Defense lawyer James Connell said a tentative trial date of May 2013 is a "placeholder" until a true date can be set for the trial of Khalid Sheikh Mohammed, the self-described mastermind of the attacks, and his co-defendants.
"It's going to take time," said the chief prosecutor, Army Brig. Gen. Mark Martins, who said he expects to battle a barrage of defense motions before the case goes to trial.
"I am getting ready for hundreds of motions because we want them to shoot everything they can shoot at us," he said in the wake of Saturday's arraignment, which dragged on for 13 hours due to stalling tactics by the defendants.
"Everyone is frustrated by the delay," Martins said. He noted that the civilian trial of convicted Sept. 11 conspirator Zacarias Moussaoui took four years, and he pleaded guilty in 2006 before being sentenced to life in prison.

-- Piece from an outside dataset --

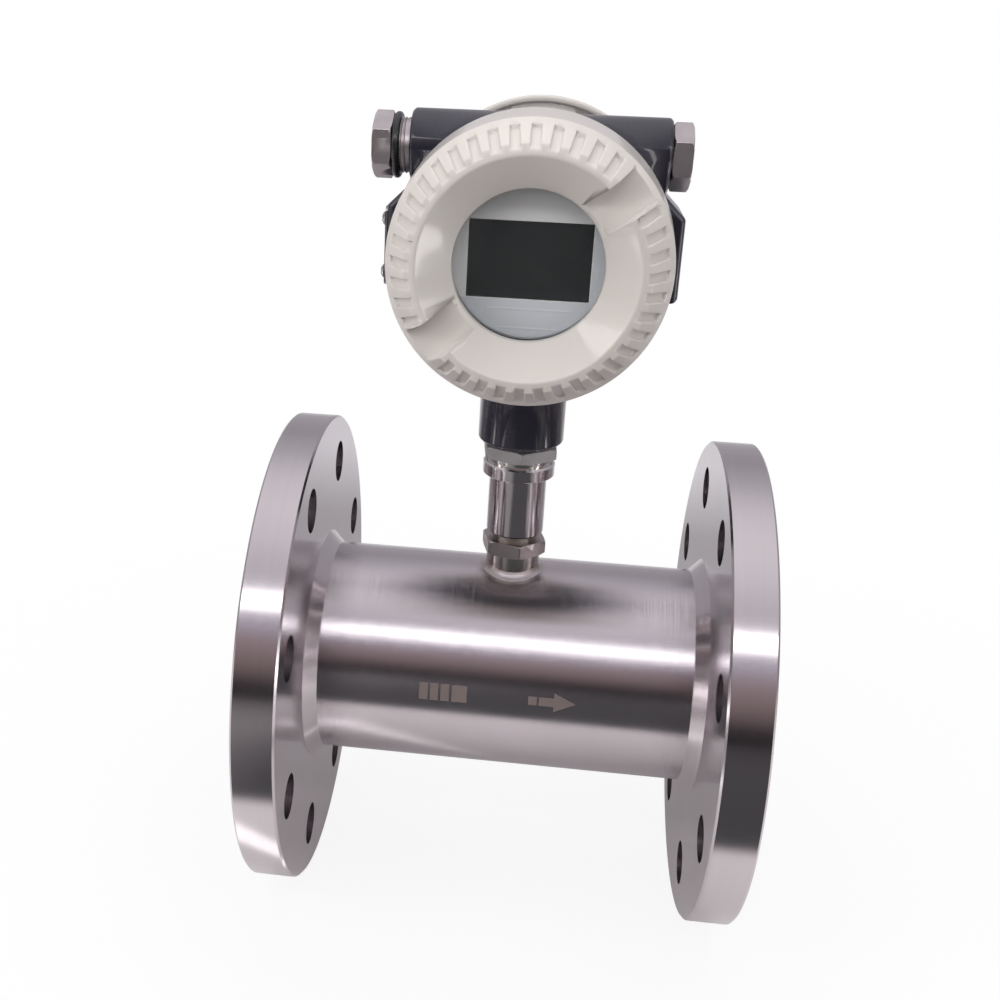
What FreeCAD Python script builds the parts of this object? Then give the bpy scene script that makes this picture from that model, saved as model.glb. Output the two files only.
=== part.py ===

On Saturday, Mohammed and his co-defendants refused to respond to the judge or use the court's translation system and demanded a lengthy reading of the charges. One of them got up and started praying.
Connell called the tactics "peaceful resistance to an unjust system."
The arraignment, Connell said, "demonstrates that this will be a long, hard-fought but peaceful struggle against secrecy, torture and the misguided institution of the military commissions."